Goal:
Using the records below, report how many lines hold "JSON", with no extra text.
-- START OF Excerpted records --
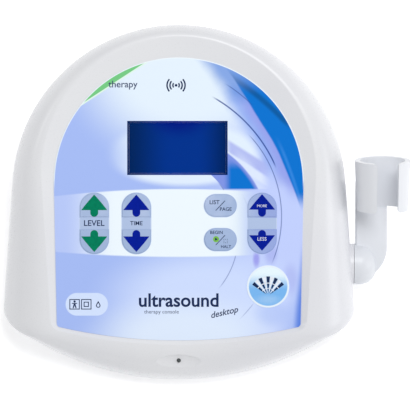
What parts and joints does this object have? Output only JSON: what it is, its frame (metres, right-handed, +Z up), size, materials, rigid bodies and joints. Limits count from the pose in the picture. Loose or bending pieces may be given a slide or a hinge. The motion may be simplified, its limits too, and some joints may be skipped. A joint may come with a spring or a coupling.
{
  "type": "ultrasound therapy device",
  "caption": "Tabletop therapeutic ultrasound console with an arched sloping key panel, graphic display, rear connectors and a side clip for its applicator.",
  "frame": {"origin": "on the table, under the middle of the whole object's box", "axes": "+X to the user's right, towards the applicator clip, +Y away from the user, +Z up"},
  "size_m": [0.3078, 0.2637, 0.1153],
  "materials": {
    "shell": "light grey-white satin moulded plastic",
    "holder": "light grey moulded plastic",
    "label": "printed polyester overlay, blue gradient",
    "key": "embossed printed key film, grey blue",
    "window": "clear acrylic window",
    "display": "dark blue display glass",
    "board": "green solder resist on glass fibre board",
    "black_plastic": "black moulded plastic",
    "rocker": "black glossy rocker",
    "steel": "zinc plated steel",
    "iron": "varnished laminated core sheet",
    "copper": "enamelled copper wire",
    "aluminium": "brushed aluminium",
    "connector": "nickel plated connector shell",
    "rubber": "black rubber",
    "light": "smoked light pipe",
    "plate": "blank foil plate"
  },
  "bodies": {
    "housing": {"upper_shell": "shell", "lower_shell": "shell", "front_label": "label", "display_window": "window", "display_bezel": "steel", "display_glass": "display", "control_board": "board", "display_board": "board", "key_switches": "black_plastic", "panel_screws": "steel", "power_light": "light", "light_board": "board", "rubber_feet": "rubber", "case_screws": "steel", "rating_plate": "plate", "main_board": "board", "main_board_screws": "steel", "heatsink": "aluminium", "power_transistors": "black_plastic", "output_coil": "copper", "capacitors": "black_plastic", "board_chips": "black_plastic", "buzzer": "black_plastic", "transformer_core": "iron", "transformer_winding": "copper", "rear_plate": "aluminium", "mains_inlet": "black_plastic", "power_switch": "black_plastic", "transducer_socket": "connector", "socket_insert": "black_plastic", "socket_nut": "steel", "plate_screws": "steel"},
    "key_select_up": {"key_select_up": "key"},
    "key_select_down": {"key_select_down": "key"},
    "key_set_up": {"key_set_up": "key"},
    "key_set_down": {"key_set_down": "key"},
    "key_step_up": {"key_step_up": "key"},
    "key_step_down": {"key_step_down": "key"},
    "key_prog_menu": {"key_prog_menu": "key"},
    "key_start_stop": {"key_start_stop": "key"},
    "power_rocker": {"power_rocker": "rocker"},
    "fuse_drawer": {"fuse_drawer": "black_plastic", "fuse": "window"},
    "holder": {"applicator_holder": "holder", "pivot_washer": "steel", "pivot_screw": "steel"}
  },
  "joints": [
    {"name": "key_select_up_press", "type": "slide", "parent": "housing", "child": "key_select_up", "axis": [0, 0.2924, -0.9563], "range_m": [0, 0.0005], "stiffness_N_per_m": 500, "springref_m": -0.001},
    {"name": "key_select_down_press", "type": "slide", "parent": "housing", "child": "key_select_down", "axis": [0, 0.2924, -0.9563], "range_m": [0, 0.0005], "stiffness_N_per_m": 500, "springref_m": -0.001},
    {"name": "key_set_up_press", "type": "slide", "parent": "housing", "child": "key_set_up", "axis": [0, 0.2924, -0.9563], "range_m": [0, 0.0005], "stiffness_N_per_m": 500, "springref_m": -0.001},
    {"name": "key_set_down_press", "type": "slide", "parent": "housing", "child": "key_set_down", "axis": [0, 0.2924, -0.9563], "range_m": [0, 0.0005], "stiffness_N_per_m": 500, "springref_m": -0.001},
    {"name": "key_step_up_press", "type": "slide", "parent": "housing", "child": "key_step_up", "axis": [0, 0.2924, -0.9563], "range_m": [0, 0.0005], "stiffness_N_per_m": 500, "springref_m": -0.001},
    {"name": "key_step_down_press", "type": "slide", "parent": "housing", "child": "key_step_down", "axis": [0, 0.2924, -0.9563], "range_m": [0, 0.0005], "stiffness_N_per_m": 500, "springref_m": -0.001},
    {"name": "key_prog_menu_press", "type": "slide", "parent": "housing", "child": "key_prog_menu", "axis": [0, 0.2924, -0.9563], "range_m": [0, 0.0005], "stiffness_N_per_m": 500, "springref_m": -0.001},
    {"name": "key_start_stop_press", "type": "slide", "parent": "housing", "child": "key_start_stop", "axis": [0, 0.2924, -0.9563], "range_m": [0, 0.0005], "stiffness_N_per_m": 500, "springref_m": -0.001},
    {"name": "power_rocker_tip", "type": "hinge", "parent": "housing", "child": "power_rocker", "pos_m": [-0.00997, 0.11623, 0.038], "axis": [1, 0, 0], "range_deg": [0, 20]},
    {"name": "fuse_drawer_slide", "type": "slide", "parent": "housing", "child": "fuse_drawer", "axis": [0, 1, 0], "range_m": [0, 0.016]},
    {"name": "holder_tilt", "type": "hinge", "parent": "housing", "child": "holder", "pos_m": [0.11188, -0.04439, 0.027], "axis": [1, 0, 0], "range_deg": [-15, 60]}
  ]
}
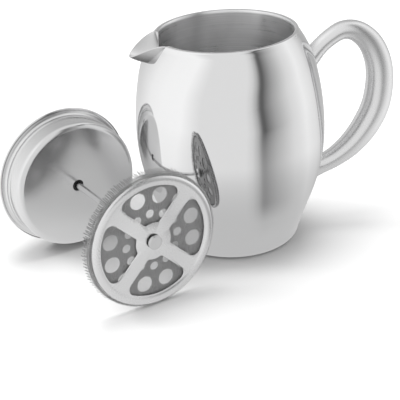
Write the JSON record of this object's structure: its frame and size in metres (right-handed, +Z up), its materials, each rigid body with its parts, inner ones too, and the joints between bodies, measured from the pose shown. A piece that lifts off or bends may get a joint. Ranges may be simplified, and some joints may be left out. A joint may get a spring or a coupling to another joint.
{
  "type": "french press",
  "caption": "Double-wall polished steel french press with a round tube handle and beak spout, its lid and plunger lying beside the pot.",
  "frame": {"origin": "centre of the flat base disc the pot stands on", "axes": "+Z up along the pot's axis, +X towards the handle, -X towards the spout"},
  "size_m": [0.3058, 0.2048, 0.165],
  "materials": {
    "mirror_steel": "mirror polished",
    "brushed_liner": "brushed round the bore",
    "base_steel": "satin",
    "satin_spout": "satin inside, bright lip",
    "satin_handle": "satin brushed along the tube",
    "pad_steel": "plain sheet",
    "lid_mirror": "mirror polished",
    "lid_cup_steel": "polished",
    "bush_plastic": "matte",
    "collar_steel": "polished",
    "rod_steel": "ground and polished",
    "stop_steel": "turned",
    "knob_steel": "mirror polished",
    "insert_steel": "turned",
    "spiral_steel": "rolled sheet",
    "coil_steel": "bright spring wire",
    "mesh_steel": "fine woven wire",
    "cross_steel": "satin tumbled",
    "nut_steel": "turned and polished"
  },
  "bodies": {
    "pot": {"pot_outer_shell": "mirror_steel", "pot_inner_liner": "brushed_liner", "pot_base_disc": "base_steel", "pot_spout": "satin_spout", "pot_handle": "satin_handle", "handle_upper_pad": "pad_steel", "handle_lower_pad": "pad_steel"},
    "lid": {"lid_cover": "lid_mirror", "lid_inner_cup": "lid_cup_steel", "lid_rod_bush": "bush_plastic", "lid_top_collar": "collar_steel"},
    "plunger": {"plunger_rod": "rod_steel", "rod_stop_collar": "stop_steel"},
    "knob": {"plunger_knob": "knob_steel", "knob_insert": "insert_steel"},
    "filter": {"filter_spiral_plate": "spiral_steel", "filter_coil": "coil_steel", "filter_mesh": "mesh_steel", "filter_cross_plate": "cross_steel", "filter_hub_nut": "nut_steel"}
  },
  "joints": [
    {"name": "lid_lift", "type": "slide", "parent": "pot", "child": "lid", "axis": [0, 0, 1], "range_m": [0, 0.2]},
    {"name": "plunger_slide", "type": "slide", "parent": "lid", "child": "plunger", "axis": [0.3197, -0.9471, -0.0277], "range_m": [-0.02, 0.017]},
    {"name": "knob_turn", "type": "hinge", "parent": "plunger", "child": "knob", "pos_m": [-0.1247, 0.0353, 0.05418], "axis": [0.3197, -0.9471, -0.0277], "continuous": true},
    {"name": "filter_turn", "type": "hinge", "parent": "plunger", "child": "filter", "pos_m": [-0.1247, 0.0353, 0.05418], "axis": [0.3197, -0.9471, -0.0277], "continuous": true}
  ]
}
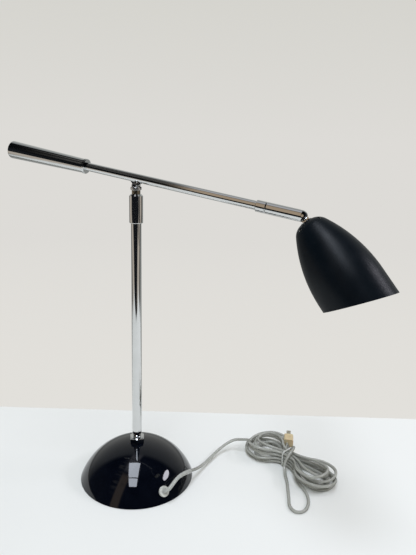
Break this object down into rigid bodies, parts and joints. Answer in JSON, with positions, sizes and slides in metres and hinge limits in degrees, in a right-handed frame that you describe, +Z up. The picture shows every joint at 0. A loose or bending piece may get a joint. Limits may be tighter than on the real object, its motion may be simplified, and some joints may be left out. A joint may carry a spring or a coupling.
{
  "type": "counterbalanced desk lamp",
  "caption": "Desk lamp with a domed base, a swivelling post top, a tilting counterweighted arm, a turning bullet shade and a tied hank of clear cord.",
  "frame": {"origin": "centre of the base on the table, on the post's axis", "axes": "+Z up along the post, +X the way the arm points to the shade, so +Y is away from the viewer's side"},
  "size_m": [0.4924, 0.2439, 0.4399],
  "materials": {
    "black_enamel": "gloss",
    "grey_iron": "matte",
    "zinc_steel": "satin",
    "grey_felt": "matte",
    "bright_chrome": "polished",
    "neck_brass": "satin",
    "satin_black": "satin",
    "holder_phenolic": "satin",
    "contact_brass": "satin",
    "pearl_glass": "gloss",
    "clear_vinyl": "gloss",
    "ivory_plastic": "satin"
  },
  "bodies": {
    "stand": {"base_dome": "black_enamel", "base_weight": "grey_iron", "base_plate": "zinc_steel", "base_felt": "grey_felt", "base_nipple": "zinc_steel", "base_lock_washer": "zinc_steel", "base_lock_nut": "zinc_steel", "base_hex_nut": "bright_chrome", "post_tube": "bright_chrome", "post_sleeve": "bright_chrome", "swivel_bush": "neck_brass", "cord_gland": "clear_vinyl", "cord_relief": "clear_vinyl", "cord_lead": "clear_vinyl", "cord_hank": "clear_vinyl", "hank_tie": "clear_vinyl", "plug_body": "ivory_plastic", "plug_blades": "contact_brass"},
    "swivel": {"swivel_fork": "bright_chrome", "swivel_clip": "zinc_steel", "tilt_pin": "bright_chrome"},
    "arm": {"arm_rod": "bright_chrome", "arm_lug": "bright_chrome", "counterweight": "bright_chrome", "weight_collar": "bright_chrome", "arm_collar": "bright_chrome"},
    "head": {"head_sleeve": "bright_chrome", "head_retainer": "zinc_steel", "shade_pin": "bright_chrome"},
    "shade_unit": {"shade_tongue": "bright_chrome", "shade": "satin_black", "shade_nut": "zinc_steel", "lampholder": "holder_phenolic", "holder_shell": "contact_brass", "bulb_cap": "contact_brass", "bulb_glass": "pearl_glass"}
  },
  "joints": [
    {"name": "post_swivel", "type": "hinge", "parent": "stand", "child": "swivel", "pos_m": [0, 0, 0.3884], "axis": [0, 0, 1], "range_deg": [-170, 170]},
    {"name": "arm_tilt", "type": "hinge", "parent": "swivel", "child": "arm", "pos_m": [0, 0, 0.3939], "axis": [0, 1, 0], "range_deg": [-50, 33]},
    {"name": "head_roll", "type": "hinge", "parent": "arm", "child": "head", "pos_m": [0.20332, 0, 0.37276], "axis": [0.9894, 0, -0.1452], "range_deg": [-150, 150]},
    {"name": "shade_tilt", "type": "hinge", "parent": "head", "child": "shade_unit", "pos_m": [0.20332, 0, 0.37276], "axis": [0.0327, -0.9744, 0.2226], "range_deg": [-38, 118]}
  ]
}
-- END OF Excerpted records --
Response for this exercise:
3